Direction: Everything from the line with "const feltMaterial = new" through the line with "bpy.data.objects.remove(obj)" should be repeated exactly, both of those lines included, and nothing else.
* begin Material *
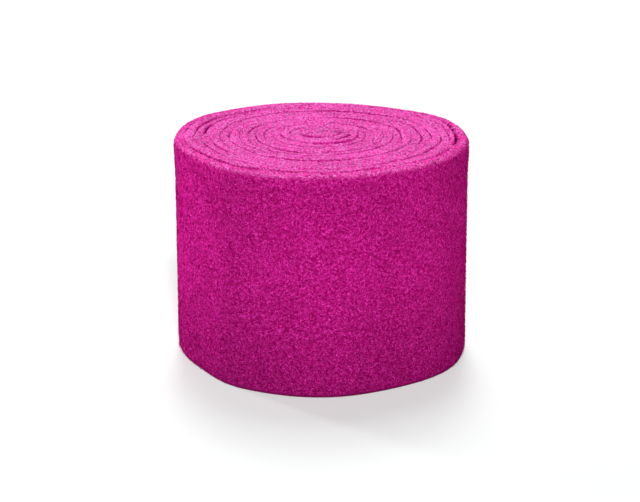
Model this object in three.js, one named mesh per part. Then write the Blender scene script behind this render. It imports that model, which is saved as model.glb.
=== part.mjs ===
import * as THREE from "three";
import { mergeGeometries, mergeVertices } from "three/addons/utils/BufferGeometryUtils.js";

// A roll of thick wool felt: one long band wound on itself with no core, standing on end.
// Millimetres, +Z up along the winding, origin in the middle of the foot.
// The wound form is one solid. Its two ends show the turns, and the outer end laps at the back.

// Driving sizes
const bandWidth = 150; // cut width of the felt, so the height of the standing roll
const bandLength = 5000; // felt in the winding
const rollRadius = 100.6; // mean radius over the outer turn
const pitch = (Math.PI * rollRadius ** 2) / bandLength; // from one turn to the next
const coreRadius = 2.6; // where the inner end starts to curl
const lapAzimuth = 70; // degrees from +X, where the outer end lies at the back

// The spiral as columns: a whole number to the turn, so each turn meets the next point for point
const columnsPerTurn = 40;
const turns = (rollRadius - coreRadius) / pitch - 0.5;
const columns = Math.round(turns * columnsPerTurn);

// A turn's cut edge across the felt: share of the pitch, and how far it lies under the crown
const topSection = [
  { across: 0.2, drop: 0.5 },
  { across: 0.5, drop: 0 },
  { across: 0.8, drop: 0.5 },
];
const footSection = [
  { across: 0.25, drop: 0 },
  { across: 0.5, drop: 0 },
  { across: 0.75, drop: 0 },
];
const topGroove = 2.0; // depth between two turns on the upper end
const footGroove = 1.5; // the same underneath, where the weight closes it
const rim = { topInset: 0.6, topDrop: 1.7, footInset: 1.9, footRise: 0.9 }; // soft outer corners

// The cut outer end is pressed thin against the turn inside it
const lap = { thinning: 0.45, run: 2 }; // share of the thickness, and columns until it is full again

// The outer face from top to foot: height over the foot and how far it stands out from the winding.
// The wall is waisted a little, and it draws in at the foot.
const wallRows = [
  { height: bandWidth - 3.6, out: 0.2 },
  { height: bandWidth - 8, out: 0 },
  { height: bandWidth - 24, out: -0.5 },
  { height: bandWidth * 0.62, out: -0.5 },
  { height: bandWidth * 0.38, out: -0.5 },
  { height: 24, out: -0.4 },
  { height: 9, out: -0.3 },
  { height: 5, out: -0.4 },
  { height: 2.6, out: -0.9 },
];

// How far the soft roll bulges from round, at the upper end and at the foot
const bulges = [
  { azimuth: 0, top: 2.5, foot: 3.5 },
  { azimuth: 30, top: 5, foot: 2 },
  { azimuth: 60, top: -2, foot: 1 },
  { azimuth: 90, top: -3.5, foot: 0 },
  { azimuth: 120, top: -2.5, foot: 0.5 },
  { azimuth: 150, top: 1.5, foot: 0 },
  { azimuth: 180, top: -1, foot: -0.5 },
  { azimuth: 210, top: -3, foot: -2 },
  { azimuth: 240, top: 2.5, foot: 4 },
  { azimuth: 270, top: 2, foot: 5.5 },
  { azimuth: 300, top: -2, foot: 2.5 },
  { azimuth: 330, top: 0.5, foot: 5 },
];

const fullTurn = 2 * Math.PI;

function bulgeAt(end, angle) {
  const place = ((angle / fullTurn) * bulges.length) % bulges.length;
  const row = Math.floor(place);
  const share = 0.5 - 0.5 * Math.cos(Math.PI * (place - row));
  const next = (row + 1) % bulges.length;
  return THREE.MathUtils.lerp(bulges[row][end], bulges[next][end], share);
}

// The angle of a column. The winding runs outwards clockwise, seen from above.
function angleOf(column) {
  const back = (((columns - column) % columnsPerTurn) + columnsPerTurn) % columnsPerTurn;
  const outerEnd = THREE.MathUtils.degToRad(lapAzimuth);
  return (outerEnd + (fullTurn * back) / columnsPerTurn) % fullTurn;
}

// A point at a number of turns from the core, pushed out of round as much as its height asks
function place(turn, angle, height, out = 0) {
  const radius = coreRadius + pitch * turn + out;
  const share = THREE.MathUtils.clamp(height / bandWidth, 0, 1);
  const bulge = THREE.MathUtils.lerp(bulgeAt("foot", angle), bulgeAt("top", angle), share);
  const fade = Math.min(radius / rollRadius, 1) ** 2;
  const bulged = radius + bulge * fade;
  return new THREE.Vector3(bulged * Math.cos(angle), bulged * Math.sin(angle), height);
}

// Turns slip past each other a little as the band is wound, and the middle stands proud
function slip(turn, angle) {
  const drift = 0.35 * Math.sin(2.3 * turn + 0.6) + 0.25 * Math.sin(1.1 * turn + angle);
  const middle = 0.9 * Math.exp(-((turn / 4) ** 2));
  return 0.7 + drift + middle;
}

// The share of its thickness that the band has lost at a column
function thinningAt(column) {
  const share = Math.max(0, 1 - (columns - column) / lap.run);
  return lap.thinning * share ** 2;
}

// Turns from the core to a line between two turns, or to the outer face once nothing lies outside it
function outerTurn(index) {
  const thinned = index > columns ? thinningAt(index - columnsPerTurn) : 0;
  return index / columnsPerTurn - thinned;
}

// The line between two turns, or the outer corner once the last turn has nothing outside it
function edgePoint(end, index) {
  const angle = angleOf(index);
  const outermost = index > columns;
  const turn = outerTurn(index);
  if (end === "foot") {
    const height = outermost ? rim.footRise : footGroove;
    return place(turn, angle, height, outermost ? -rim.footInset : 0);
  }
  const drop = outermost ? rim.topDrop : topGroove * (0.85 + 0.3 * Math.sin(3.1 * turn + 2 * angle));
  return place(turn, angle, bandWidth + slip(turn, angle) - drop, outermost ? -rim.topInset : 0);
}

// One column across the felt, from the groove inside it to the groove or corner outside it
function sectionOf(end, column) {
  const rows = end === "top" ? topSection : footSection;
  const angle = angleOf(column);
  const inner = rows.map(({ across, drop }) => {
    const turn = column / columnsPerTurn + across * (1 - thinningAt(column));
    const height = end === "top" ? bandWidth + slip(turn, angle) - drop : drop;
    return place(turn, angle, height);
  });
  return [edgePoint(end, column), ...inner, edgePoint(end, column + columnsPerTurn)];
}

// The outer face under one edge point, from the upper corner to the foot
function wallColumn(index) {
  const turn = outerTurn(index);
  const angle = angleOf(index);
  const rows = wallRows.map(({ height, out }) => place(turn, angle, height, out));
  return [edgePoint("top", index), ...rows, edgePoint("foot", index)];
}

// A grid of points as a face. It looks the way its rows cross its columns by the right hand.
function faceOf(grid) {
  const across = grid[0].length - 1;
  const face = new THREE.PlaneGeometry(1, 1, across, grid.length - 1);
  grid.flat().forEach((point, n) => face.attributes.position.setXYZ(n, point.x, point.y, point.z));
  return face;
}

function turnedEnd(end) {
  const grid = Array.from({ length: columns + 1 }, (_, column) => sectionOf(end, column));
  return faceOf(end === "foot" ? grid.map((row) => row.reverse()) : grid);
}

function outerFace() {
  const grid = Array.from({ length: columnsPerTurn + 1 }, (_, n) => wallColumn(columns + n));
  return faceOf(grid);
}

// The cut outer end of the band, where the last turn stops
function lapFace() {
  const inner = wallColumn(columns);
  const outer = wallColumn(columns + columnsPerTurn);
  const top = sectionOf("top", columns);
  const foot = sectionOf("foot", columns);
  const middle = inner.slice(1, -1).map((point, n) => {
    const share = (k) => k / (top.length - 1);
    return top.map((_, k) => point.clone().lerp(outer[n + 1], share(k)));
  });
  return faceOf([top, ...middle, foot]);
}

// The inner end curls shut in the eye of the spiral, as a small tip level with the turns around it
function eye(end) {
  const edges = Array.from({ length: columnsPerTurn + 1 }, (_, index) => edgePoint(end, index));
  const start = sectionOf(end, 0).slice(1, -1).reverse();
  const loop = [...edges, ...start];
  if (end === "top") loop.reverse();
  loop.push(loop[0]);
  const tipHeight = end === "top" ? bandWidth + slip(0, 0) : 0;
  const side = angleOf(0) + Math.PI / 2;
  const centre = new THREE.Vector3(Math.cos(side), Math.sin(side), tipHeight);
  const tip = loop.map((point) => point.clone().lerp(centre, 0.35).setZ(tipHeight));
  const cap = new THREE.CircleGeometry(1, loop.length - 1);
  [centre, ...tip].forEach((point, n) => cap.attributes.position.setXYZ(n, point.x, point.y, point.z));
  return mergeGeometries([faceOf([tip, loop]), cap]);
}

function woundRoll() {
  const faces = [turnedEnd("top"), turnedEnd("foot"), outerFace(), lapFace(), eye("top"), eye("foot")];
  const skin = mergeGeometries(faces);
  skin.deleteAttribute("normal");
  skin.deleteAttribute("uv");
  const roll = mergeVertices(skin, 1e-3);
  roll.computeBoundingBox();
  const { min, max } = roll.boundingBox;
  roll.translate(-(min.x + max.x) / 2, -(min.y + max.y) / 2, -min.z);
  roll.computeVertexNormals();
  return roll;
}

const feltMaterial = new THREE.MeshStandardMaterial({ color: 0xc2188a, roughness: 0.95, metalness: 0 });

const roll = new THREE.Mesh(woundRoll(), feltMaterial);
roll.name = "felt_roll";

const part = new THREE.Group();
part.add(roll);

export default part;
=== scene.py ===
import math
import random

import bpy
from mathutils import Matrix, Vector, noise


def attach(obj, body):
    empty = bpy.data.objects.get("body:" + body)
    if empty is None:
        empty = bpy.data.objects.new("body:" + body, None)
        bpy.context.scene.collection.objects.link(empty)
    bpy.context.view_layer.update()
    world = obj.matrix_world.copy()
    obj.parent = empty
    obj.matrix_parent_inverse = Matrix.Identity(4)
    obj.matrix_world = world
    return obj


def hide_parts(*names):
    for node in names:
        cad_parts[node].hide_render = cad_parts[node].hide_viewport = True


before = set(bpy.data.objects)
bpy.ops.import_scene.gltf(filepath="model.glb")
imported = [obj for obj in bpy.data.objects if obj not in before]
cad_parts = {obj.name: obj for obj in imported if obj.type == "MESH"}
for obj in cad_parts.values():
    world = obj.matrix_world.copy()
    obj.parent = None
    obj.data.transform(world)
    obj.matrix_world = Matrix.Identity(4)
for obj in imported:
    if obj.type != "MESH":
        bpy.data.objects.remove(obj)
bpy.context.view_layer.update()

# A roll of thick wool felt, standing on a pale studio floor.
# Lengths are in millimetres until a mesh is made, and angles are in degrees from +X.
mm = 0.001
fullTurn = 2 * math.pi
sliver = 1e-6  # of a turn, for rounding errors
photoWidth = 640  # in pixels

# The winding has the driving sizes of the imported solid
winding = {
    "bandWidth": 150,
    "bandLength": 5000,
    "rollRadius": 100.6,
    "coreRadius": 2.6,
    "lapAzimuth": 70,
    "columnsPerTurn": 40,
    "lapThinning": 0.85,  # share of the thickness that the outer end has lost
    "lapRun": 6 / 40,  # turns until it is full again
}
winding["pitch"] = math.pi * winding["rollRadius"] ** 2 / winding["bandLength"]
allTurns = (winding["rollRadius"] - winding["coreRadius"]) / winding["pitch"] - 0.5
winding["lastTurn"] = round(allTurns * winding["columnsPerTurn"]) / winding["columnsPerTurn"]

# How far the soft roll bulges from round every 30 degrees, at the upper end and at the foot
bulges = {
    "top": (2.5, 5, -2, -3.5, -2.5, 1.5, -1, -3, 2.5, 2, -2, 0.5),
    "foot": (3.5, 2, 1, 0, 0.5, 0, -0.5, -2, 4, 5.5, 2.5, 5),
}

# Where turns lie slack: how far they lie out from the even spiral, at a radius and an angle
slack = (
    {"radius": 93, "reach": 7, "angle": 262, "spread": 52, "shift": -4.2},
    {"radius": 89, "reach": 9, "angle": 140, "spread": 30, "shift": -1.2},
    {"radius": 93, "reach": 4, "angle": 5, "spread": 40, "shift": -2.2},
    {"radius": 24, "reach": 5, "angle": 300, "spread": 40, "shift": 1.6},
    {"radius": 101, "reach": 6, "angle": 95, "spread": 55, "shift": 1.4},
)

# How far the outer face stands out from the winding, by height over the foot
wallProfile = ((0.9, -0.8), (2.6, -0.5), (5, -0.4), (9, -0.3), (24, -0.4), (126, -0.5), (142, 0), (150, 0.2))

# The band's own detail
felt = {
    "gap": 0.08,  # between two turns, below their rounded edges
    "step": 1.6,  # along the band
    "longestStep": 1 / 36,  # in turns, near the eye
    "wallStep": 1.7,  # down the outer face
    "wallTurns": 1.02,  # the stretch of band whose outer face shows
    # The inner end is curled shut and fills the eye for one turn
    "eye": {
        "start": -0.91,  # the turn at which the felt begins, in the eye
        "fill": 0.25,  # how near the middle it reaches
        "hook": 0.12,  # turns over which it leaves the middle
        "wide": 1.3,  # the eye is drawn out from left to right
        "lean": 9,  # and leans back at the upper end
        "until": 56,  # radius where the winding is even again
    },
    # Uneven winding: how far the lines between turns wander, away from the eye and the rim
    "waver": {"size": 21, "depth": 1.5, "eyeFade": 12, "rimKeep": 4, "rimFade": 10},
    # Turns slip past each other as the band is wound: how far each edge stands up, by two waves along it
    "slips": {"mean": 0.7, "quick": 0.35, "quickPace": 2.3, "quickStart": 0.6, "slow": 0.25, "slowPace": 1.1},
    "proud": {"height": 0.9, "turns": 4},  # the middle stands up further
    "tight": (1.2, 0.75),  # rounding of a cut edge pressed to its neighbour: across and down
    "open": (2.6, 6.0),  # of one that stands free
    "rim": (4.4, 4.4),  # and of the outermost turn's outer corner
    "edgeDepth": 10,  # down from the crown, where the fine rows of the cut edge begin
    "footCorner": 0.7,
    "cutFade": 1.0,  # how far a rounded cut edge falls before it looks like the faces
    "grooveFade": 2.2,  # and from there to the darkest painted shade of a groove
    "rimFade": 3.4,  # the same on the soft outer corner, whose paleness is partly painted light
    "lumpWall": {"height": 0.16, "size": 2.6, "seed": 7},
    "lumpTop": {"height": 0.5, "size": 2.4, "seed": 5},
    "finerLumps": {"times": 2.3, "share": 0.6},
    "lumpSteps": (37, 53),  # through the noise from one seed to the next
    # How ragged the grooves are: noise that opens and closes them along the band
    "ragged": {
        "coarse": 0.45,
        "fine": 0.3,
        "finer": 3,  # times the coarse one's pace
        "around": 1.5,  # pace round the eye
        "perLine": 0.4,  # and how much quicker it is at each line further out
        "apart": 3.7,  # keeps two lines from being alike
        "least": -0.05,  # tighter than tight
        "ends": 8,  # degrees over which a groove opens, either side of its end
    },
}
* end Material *
Reply:
const feltMaterial = new THREE.MeshStandardMaterial({ color: 0xc2188a, roughness: 0.95, metalness: 0 });

const roll = new THREE.Mesh(woundRoll(), feltMaterial);
roll.name = "felt_roll";

const part = new THREE.Group();
part.add(roll);

export default part;
=== scene.py ===
import math
import random

import bpy
from mathutils import Matrix, Vector, noise


def attach(obj, body):
    empty = bpy.data.objects.get("body:" + body)
    if empty is None:
        empty = bpy.data.objects.new("body:" + body, None)
        bpy.context.scene.collection.objects.link(empty)
    bpy.context.view_layer.update()
    world = obj.matrix_world.copy()
    obj.parent = empty
    obj.matrix_parent_inverse = Matrix.Identity(4)
    obj.matrix_world = world
    return obj


def hide_parts(*names):
    for node in names:
        cad_parts[node].hide_render = cad_parts[node].hide_viewport = True


before = set(bpy.data.objects)
bpy.ops.import_scene.gltf(filepath="model.glb")
imported = [obj for obj in bpy.data.objects if obj not in before]
cad_parts = {obj.name: obj for obj in imported if obj.type == "MESH"}
for obj in cad_parts.values():
    world = obj.matrix_world.copy()
    obj.parent = None
    obj.data.transform(world)
    obj.matrix_world = Matrix.Identity(4)
for obj in imported:
    if obj.type != "MESH":
        bpy.data.objects.remove(obj)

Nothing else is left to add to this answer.